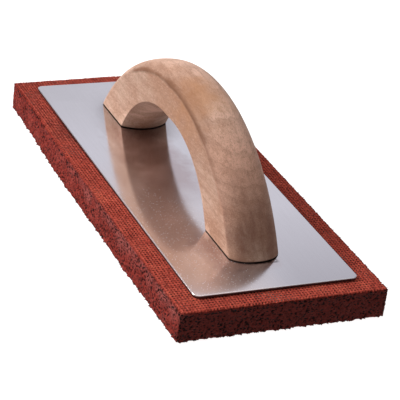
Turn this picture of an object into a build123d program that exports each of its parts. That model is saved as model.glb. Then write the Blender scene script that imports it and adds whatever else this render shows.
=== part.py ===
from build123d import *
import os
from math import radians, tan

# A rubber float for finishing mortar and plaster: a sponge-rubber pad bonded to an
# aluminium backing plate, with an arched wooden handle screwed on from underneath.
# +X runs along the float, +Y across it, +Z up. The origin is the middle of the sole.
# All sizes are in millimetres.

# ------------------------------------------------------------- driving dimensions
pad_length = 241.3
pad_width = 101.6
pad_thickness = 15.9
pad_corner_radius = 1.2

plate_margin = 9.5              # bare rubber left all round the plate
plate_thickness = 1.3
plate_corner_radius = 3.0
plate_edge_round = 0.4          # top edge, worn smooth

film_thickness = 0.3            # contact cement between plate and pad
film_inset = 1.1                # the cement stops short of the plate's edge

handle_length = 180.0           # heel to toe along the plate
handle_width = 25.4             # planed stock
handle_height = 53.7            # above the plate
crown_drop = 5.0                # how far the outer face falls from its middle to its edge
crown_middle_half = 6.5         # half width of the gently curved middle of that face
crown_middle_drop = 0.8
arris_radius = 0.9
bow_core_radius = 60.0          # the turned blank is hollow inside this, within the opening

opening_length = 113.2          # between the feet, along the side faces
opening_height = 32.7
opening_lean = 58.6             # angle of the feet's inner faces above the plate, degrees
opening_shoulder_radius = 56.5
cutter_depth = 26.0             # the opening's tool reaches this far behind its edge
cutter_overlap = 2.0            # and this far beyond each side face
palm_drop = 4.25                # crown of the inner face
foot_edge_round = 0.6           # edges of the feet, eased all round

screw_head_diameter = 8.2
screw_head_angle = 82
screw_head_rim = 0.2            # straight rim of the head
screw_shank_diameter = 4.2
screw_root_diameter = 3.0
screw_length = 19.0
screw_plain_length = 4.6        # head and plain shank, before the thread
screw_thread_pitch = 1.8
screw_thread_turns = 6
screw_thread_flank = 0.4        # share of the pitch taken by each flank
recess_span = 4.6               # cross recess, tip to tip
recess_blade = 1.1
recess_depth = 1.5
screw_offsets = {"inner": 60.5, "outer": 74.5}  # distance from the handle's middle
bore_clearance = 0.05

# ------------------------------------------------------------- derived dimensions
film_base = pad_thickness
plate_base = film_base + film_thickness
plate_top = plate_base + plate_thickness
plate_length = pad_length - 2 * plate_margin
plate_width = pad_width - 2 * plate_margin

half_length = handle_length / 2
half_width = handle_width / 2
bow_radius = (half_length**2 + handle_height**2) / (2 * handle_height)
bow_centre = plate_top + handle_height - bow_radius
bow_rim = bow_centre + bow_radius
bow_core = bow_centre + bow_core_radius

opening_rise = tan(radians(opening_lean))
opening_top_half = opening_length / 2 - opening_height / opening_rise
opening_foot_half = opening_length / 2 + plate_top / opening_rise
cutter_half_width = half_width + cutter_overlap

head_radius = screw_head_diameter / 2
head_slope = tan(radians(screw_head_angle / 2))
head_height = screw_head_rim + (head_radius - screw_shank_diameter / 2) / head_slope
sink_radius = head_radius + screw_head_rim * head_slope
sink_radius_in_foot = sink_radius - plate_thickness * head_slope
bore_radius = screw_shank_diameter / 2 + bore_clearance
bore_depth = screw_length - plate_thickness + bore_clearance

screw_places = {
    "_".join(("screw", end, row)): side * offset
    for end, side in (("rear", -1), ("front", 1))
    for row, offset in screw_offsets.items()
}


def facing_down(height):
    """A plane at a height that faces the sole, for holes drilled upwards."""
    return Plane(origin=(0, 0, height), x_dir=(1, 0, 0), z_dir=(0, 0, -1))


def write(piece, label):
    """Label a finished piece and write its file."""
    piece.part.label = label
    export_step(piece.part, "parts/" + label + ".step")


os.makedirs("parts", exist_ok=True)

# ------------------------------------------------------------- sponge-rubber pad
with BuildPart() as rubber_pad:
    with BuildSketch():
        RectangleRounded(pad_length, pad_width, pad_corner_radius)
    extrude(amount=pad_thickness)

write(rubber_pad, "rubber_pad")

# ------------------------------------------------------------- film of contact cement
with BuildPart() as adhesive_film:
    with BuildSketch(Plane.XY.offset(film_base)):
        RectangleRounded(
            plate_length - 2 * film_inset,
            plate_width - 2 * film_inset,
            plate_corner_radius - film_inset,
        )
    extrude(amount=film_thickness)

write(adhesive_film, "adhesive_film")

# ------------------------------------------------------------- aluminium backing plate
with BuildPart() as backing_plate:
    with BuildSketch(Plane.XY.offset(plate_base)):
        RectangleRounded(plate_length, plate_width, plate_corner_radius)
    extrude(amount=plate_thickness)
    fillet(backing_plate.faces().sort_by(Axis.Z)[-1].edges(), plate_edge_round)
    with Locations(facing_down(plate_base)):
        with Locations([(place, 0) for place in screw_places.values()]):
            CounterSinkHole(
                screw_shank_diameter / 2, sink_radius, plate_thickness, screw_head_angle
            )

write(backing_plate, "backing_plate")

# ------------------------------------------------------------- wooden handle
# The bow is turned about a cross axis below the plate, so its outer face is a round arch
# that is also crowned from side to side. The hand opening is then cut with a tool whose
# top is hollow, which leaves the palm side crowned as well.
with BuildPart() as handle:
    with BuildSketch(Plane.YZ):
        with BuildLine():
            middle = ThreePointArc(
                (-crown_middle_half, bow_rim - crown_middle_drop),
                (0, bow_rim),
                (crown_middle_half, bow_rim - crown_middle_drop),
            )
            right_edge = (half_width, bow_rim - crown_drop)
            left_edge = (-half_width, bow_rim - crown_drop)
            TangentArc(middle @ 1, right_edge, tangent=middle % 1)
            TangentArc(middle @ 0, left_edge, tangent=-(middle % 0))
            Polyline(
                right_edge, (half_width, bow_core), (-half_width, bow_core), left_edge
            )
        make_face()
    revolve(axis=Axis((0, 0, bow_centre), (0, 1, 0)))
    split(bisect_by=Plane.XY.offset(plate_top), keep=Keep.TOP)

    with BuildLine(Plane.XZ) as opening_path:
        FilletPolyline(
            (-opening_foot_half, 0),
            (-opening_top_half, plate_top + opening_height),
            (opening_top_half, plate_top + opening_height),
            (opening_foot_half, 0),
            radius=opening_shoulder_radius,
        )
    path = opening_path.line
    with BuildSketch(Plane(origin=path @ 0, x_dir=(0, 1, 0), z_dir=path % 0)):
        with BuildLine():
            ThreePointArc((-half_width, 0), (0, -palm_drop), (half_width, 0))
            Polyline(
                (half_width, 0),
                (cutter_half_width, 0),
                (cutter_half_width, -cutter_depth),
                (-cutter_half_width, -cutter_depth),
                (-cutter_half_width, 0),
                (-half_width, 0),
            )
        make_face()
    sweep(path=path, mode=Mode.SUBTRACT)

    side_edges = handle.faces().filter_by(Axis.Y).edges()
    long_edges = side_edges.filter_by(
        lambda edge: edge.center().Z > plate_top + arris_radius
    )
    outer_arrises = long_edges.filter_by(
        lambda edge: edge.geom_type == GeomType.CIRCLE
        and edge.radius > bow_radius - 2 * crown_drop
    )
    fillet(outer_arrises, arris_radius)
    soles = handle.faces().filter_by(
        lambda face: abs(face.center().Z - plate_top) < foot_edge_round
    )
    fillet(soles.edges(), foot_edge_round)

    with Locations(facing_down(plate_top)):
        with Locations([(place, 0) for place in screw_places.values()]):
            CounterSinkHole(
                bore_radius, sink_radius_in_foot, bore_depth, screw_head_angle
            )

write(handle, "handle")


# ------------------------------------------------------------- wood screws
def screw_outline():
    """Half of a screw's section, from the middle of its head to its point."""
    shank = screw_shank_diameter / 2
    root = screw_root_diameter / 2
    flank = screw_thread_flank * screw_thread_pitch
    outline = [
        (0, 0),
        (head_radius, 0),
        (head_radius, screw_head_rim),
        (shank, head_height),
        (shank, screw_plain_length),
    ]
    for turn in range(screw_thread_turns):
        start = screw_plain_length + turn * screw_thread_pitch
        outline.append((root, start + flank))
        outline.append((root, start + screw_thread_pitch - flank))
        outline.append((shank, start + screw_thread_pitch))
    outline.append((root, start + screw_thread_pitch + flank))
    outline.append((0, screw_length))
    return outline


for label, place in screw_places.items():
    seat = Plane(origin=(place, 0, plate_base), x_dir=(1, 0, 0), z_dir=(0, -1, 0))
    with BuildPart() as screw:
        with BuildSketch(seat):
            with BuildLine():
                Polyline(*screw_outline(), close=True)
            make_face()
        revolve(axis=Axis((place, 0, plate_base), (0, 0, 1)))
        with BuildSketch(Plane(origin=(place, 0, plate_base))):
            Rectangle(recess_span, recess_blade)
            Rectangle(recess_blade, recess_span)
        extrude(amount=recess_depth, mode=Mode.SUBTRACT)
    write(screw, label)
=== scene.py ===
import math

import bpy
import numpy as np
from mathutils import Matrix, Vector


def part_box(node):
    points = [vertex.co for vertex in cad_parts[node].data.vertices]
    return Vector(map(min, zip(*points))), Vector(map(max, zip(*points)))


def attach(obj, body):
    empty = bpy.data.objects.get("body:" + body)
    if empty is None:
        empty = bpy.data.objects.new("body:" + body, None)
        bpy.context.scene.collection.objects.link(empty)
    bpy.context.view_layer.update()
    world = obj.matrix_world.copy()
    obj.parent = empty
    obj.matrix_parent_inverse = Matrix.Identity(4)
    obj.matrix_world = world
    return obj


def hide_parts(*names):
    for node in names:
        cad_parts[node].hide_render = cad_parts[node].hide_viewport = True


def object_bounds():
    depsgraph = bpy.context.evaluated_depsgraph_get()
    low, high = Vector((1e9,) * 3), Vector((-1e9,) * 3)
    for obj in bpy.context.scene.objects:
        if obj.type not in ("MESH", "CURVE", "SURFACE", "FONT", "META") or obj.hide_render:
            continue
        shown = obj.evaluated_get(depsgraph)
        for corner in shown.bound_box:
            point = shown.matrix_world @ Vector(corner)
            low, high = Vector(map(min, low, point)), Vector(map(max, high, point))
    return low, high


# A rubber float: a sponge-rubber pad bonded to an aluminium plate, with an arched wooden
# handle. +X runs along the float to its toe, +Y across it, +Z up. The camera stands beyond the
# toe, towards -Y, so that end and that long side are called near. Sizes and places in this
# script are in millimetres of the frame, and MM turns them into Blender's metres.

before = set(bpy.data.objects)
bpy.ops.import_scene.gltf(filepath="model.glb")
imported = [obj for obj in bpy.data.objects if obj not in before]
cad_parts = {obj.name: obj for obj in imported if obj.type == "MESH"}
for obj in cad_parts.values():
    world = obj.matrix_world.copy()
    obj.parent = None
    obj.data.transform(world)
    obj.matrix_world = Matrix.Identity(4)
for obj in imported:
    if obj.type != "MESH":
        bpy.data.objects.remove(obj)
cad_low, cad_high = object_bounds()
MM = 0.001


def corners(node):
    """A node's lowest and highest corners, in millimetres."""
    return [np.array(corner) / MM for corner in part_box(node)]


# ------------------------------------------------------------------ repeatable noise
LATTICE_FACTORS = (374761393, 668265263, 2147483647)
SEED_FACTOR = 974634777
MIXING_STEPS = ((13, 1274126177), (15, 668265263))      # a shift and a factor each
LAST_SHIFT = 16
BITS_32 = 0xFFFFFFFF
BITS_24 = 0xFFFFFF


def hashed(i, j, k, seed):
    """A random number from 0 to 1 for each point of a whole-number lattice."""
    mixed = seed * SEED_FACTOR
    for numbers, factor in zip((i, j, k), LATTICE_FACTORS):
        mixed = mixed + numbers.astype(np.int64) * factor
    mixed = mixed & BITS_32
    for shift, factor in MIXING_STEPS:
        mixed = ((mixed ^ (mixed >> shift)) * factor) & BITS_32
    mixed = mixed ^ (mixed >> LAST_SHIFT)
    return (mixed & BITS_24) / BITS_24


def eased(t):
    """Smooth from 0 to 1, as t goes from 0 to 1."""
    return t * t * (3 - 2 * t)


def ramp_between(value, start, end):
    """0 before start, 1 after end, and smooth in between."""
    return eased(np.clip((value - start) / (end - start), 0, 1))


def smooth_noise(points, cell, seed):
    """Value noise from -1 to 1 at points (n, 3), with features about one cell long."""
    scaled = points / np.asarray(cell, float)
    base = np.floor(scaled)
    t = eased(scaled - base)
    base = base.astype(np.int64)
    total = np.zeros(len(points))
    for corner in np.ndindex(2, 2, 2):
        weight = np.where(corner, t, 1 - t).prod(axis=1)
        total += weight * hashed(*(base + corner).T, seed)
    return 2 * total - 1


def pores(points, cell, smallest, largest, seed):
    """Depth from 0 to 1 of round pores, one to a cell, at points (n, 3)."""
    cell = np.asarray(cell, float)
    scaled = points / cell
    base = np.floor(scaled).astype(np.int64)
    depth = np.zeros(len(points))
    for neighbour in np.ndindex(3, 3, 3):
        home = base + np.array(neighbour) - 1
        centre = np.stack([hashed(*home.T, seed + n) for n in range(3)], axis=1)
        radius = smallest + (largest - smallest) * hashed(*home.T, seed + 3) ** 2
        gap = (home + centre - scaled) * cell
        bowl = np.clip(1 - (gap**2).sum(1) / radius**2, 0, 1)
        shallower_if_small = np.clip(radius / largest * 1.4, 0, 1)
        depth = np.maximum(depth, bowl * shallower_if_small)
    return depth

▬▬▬

**Instructions to follow:** Set down verbatim only the lines between the start of the data above and the line with "foot_edge_round = 0.6", both boundaries included.

**Exercise answer:**
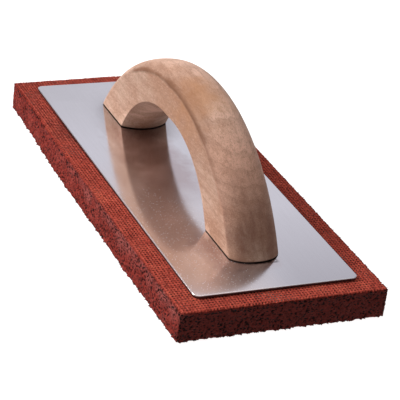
Turn this picture of an object into a build123d program that exports each of its parts. That model is saved as model.glb. Then write the Blender scene script that imports it and adds whatever else this render shows.
=== part.py ===
from build123d import *
import os
from math import radians, tan

# A rubber float for finishing mortar and plaster: a sponge-rubber pad bonded to an
# aluminium backing plate, with an arched wooden handle screwed on from underneath.
# +X runs along the float, +Y across it, +Z up. The origin is the middle of the sole.
# All sizes are in millimetres.

# ------------------------------------------------------------- driving dimensions
pad_length = 241.3
pad_width = 101.6
pad_thickness = 15.9
pad_corner_radius = 1.2

plate_margin = 9.5              # bare rubber left all round the plate
plate_thickness = 1.3
plate_corner_radius = 3.0
plate_edge_round = 0.4          # top edge, worn smooth

film_thickness = 0.3            # contact cement between plate and pad
film_inset = 1.1                # the cement stops short of the plate's edge

handle_length = 180.0           # heel to toe along the plate
handle_width = 25.4             # planed stock
handle_height = 53.7            # above the plate
crown_drop = 5.0                # how far the outer face falls from its middle to its edge
crown_middle_half = 6.5         # half width of the gently curved middle of that face
crown_middle_drop = 0.8
arris_radius = 0.9
bow_core_radius = 60.0          # the turned blank is hollow inside this, within the opening

opening_length = 113.2          # between the feet, along the side faces
opening_height = 32.7
opening_lean = 58.6             # angle of the feet's inner faces above the plate, degrees
opening_shoulder_radius = 56.5
cutter_depth = 26.0             # the opening's tool reaches this far behind its edge
cutter_overlap = 2.0            # and this far beyond each side face
palm_drop = 4.25                # crown of the inner face
foot_edge_round = 0.6           # edges of the feet, eased all round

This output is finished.